Of course, you can’t visit Copenhagen without sampling smørrebrød, Denmark’s traditional open sandwich. Old school smørrebrød specialist Restaurant Kronborg is a safe bet, as is Selma, the first smørrebrød spot in Copenhagen to be awarded a Michelin star.

Pair it with

The seaside city of Malmö in southern Sweden is connected to Copenhagen via the Øresund Bridge and can be reached in less than an hour. A forward-thinking big city with plenty of old-world charm, Sweden’s third-largest city is an expert at fusing the old and new: from Gamla Staden – the ‘Old Town’, fringed with Dutch-Renaissance buildings and cobbled squares – to the neo-futuristic Turning Torso, Scandinavia’s tallest building, which swirls above the city’s trendiest and most energy efficient neighbourhood, Vastra Hammen.

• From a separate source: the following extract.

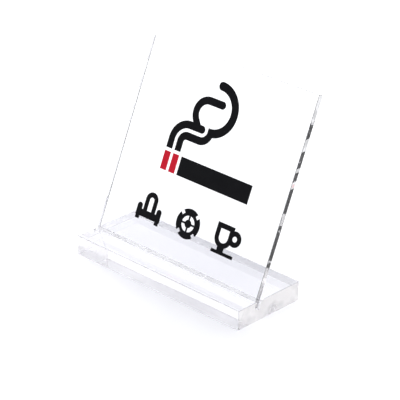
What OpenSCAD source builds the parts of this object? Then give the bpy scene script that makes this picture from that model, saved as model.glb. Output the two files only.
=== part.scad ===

Make sure clients experience the Swedish fika tradition of afternoon coffee and cakes – Konditori Hollandia, the city’s oldest cafe, and local favourite Lilla Kafferosteriet are among the best spots.

Refshaleøen

Located on the northern outskirts of Copenhagen’s harbour, Refshaleøen might not look like much at first, but dig a little deeper and you’ll understand why it’s slowly overtaking Vesterbro as the coolest neighbourhood in town. The former industrial area has blossomed into a vibrant creative quarter, with old warehouses hosting a range of innovative ventures, such as Copenhagen Contemporary, a former welding facility turned art installation; Urban Ranger Camp, the world’s highest indoor high roping course; and CopenHot, an alfresco spa of sorts. Refshaleøen also plays host to some of the best restaurants in the city, such as Amass, a sustainable eatery from Noma’s former head chef; buzzy street food market Reffen and one of Copenhagen’s most popular artisan bakeries, Lille.